SHORT EXERCISE: Repeat exactly the lines from the start through the line with "from its stalk.", both ends included.

DATA PROVIDED:
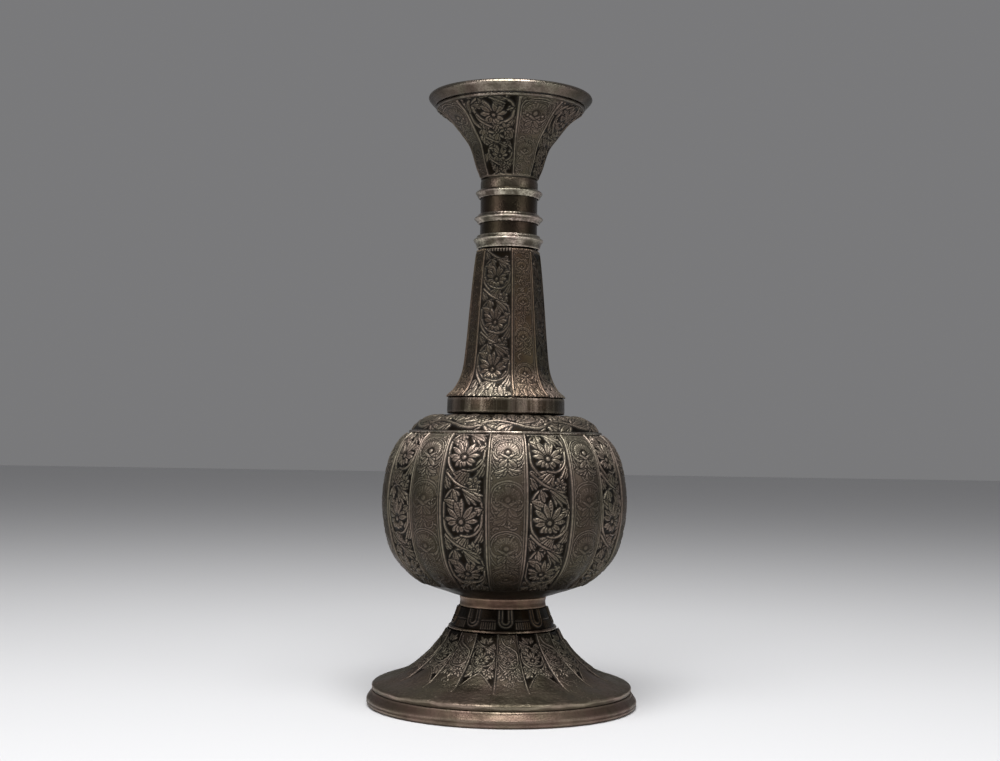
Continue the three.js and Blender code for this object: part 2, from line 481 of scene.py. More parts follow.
    def fan(
        self, x: float, y: float, heading: float, size: float, spread: float, lobes: int, rise: float
    ) -> None:
        """Raises a broad leaf whose rimmed lobes spread from its stalk.

        Args:
            x: Stalk, across.
            y: Stalk, along.
            heading: Direction of its middle lobe, in degrees.
            size: Length of its middle lobe.
            spread: Angle between its outer lobes, in degrees.
            lobes: Number of lobes.
            rise: Height in millimetres.
        """
        width = 0.34 * size * math.radians(spread) / (lobes - 1)
        for aside in sorted(np.linspace(-1, 1, lobes), key=abs, reverse=True):
            length = size * (1 - 0.28 * aside**2)
            middle = polar(0.55 * length, heading + aside * spread * 0.5) + (x, y)
            tip = middle + polar(0.45 * length, heading + aside * spread * 0.85)
            shape = [share * width for share in (0.5, 0.9, 1.15, 1, 0.15)]
            lobe = smooth_line([(x, y), middle, tip], 8)
            self.ridge(lobe, shape, rise * (1 - 0.12 * abs(aside)), 0.55, 0.36)

    def acanthus(
        self, x: float, y: float, heading: float, size: float, curl: float, rise: float, pairs: int = 3
    ) -> None:
        """Raises a split leaf: a curved rib with rimmed lobes on both sides and one at its tip.

        Args:
            x: Stalk, across.
            y: Stalk, along.
            heading: Direction in which it leaves the stalk, in degrees.
            size: Length of its rib.
            curl: Angle by which the rib bends on its way, in degrees.
            rise: Height in millimetres.
            pairs: Number of pairs of lobes.
        """
        count = pairs + 1
        rib = [np.array([x, y])]
        for k in range(count):
            rib.append(rib[-1] + polar(size / count, heading + curl * k / pairs))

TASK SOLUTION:
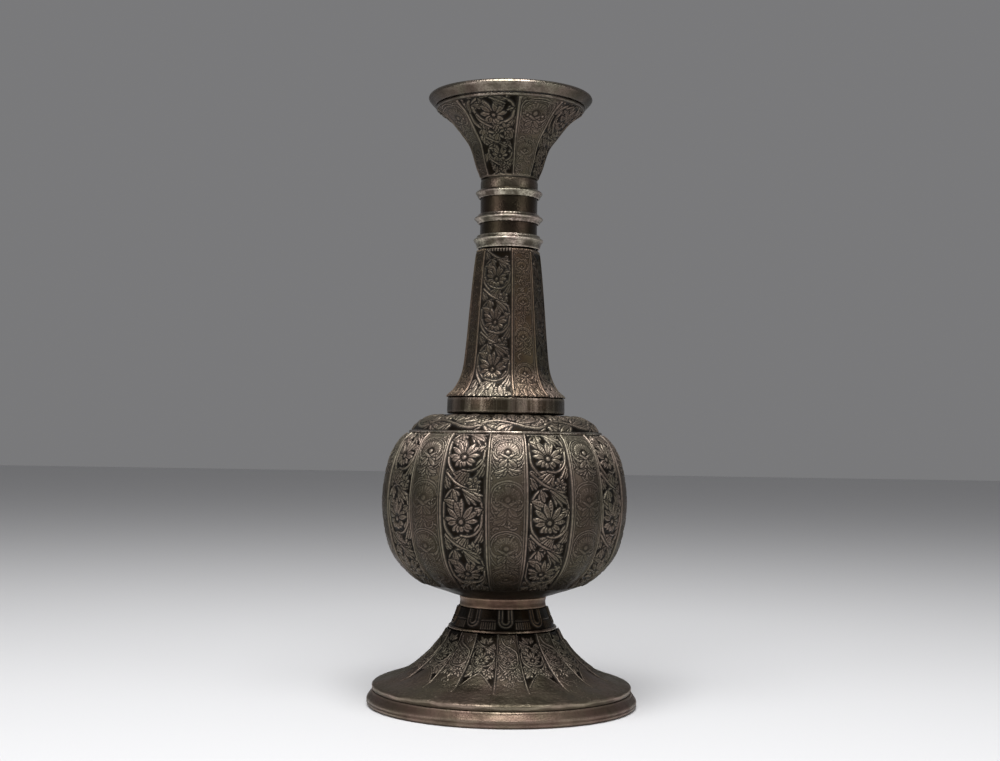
Continue the three.js and Blender code for this object: part 2, from line 481 of scene.py. More parts follow.
    def fan(
        self, x: float, y: float, heading: float, size: float, spread: float, lobes: int, rise: float
    ) -> None:
        """Raises a broad leaf whose rimmed lobes spread from its stalk.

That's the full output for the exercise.